## Begin
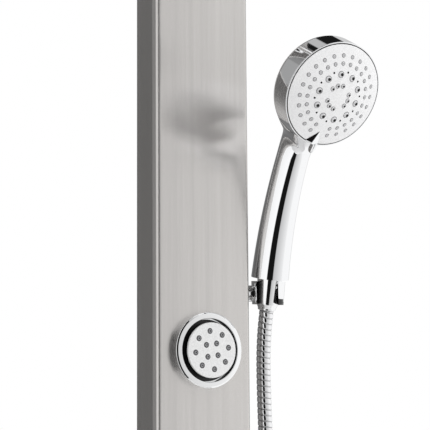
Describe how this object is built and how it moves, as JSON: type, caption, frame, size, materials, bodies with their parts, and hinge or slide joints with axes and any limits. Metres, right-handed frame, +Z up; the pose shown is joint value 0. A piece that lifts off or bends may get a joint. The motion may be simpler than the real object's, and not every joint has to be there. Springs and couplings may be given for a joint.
{
  "type": "rainfall shower column",
  "caption": "Wall-hung brushed steel shower column with an overhead rain head, swivelling body jets, a lever mixer, a diverter and a hand shower on a steel hose.",
  "frame": {"origin": "centre of the four wall fixings, on the wall's face", "axes": "+Z up along the panel, -Y out of the wall towards the user, +X to the right as the user faces the panel"},
  "size_m": [0.226, 0.455, 1.613],
  "materials": {
    "brushed_panel": "vertical brushed grain",
    "steel": "plain rolled stainless steel",
    "chrome": "polished chrome plate",
    "chrome_shell": "polished chrome plate on moulded plastic",
    "brass": "turned brass",
    "white_plastic": "fine satin moulded plastic",
    "pearl_plastic": "pale grey satin moulded plastic",
    "black_plastic": "dark moulded plastic",
    "grey_silicone": "soft grey silicone",
    "seal": "low-friction seat ring",
    "hose_steel": "interlocked stainless steel strip"
  },
  "bodies": {
    "root": {"panel_shell": "brushed_panel", "top_cap": "brushed_panel", "bottom_cap": "brushed_panel", "wall_bracket_top": "steel", "wall_bracket_bottom": "steel", "hang_rail_top": "steel", "hang_rail_bottom": "steel", "jet_ring_top": "chrome", "jet_ring_middle": "chrome", "jet_ring_bottom": "chrome", "jet_housings": "black_plastic", "jet_retainers": "black_plastic", "jet_lock_nuts": "white_plastic", "jet_manifold": "steel", "riser_pipe": "steel", "handset_pipe": "steel", "mixed_water_pipe": "steel", "mixer_body": "brass", "mixer_cartridge": "white_plastic", "mixer_plate": "chrome", "inlet_hot": "brass", "inlet_cold": "brass", "diverter_body": "brass", "diverter_plate": "chrome", "arm_elbow": "brass", "arm_rose": "chrome", "rain_arm": "chrome", "rain_ball_stud": "chrome", "handset_holder": "chrome", "holder_screw": "steel", "hose": "hose_steel", "hose_nut_lower": "chrome", "hose_outlet": "brass", "outlet_locknut": "brass"},
    "handset": {"handset_body": "chrome_shell", "handset_rim": "chrome_shell", "hose_nut_upper": "chrome"},
    "spray_selector": {"spray_face": "pearl_plastic", "selector_lever": "chrome", "spray_nozzles": "grey_silicone", "spray_jets": "grey_silicone"},
    "mixer_turn": {"mixer_cap": "chrome", "lever_pin": "steel"},
    "mixer_handle": {"mixer_lever": "chrome"},
    "diverter": {"diverter_knob": "chrome", "diverter_spindle": "brass"},
    "rain_swivel": {"rain_seat": "seal"},
    "rain_head": {"swivel_nut": "chrome", "rain_cover": "chrome", "rain_plate": "chrome", "rain_nozzles": "grey_silicone"},
    "jet_top_seat": {"jet_seat_top": "seal"},
    "jet_top": {"jet_face_top": "white_plastic", "jet_nozzles_top": "grey_silicone"},
    "jet_middle_seat": {"jet_seat_middle": "seal"},
    "jet_middle": {"jet_face_middle": "white_plastic", "jet_nozzles_middle": "grey_silicone"},
    "jet_bottom_seat": {"jet_seat_bottom": "seal"},
    "jet_bottom": {"jet_face_bottom": "white_plastic", "jet_nozzles_bottom": "grey_silicone"}
  },
  "joints": [
    {"name": "handset_lift", "type": "slide", "parent": "root", "child": "handset", "axis": [0, -0.2079, 0.9781], "range_m": [0, 0.06]},
    {"name": "spray_turn", "type": "hinge", "parent": "handset", "child": "spray_selector", "pos_m": [0.076, -0.1458, 0.3818], "axis": [0, -0.8771, -0.4802], "range_deg": [-30, 50]},
    {"name": "jet_top_spin", "type": "hinge", "parent": "root", "child": "jet_top_seat", "pos_m": [0, -0.035, 0.15], "axis": [0, -1, 0], "continuous": true},
    {"name": "jet_top_tilt", "type": "hinge", "parent": "jet_top_seat", "child": "jet_top", "pos_m": [0, -0.035, 0.15], "axis": [1, 0, 0], "range_deg": [-12, 12]},
    {"name": "jet_middle_spin", "type": "hinge", "parent": "root", "child": "jet_middle_seat", "pos_m": [0, -0.035, -0.01], "axis": [0, -1, 0], "continuous": true},
    {"name": "jet_middle_tilt", "type": "hinge", "parent": "jet_middle_seat", "child": "jet_middle", "pos_m": [0, -0.035, -0.01], "axis": [1, 0, 0], "range_deg": [-12, 12]},
    {"name": "jet_bottom_spin", "type": "hinge", "parent": "root", "child": "jet_bottom_seat", "pos_m": [0, -0.035, -0.17], "axis": [0, -1, 0], "continuous": true},
    {"name": "jet_bottom_tilt", "type": "hinge", "parent": "jet_bottom_seat", "child": "jet_bottom", "pos_m": [0, -0.035, -0.17], "axis": [1, 0, 0], "range_deg": [-12, 12]},
    {"name": "mixer_turn", "type": "hinge", "parent": "root", "child": "mixer_turn", "pos_m": [0, -0.04, -0.46], "axis": [0, -1, 0], "range_deg": [-45, 45]},
    {"name": "mixer_lift", "type": "hinge", "parent": "mixer_turn", "child": "mixer_handle", "pos_m": [0, -0.065, -0.46], "axis": [-1, 0, 0], "range_deg": [0, 25]},
    {"name": "diverter_turn", "type": "hinge", "parent": "root", "child": "diverter", "pos_m": [0, -0.04, -0.33], "axis": [0, -1, 0], "range_deg": [-90, 90]},
    {"name": "rain_spin", "type": "hinge", "parent": "root", "child": "rain_swivel", "pos_m": [0, -0.355, 0.525], "axis": [0, 0, 1], "continuous": true},
    {"name": "rain_tilt", "type": "hinge", "parent": "rain_swivel", "child": "rain_head", "pos_m": [0, -0.355, 0.525], "axis": [1, 0, 0], "range_deg": [-15, 15]}
  ]
}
## End
→ **EXERCISE PROMPT**: Each line containing the word "caption" counts once; say how many such lines there are, giving only the number.

→ **EXERCISE SOLUTION**: 2